Tuesday, September 23, 2008

Paulson plan throws oil on fire

By Hossein Askari and Noureddine Krichene

With the creation of the so called Mortgage and Financial Institutions Trust (MFI), the unfolding financial crisis, considered by many to be the worst in over 60 years, has become ever-more dangerous.

While such an institution has not existed in any country, the MFI could prove to be disastrous for US public finance, economic growth, the dollar, relations with major foreign holders of dollars, the global financial system, and could ignite the worst inflation in the economic history of the United States and reverse globalization to levels not seen since the Great Depression.

The initial cost of the MFI, put at US$700 billion, could easily
escalate to trillions of dollars. At the same time, the Congressional Budget Office had previously projected a record fiscal deficit of US$500 billion for 2009. The MFI will further blow up the deficit to an unprecedented level, exceeding US$1.4 trillion. US debt, jumping with the takeover of Fannie Mae and Freddie Mac to 86% of GDP, has moved to an unsustainable level.

The financing of previous large fiscal deficits under the George W Bush Administration has already caused external deficits (current account) to widen to 5-7% of GDP, turned national savings negative, sent the dollar plummeting, and ignited rapid inflation, particularly in food, energy, and housing prices. Further financing of extraordinary large fiscal deficits, as required by the MFI, can only disrupt economic stability both in the US and world-wide. It will only further undermine the dollar, exacerbate widening external deficits, soaring energy and food prices, and rising unemployment.

Nonetheless, the main architects of the MFI, Messrs Henry Paulson and Ben Bernanke, Treasury Secretary and Federal Reserve chairman respectively, are determined to protect Wall Street.
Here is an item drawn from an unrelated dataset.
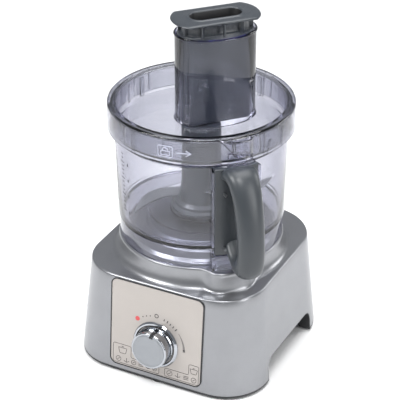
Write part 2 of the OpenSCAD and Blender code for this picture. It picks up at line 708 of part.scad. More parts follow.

They have decidedly transformed the US budget and the US central bank into vehicles that only care for the welfare of Wall Street and divert public resources to bankers, under the guise of protecting the economy and averting systemic risk.

Albeit evidence of a systemic risk has not been established, vast public resources have so far been devoted to bailouts at the expense of growth-generating spending. The Fed has been pouring billions of dollars into financial institutions, buying worthless paper, and incurring huge losses. To quote Paulson "I am convinced that this bold approach [that is creation of the MFI] will cost American families far less than the alternative - a continuing series of financial-institution failures and frozen credit markets unable to fund economic expansion."

Contrary to Paulson’s claim, domestic credit is still expanding at a fast rate, at 9% per year as of July 2008, and the notion of frozen markets cannot be supported by Fed’s published monetary data. Banks have excess liquidity and are still extending loans to safe customers. Certainly they are no longer in the mood of reigniting a new speculative euphoria by lending to speculator and impaired credit.

And contrary to Paulson’s belief, the MFI will in the end cost American families more than other alternatives. As Philip Stephens from the Financial Times put it, it is horrifying to think that the huge liabilities of failing institutions have now been loaded on to the backs of taxpayers: a case, as far as speculators are concerned, of heads, we win, tails you lose.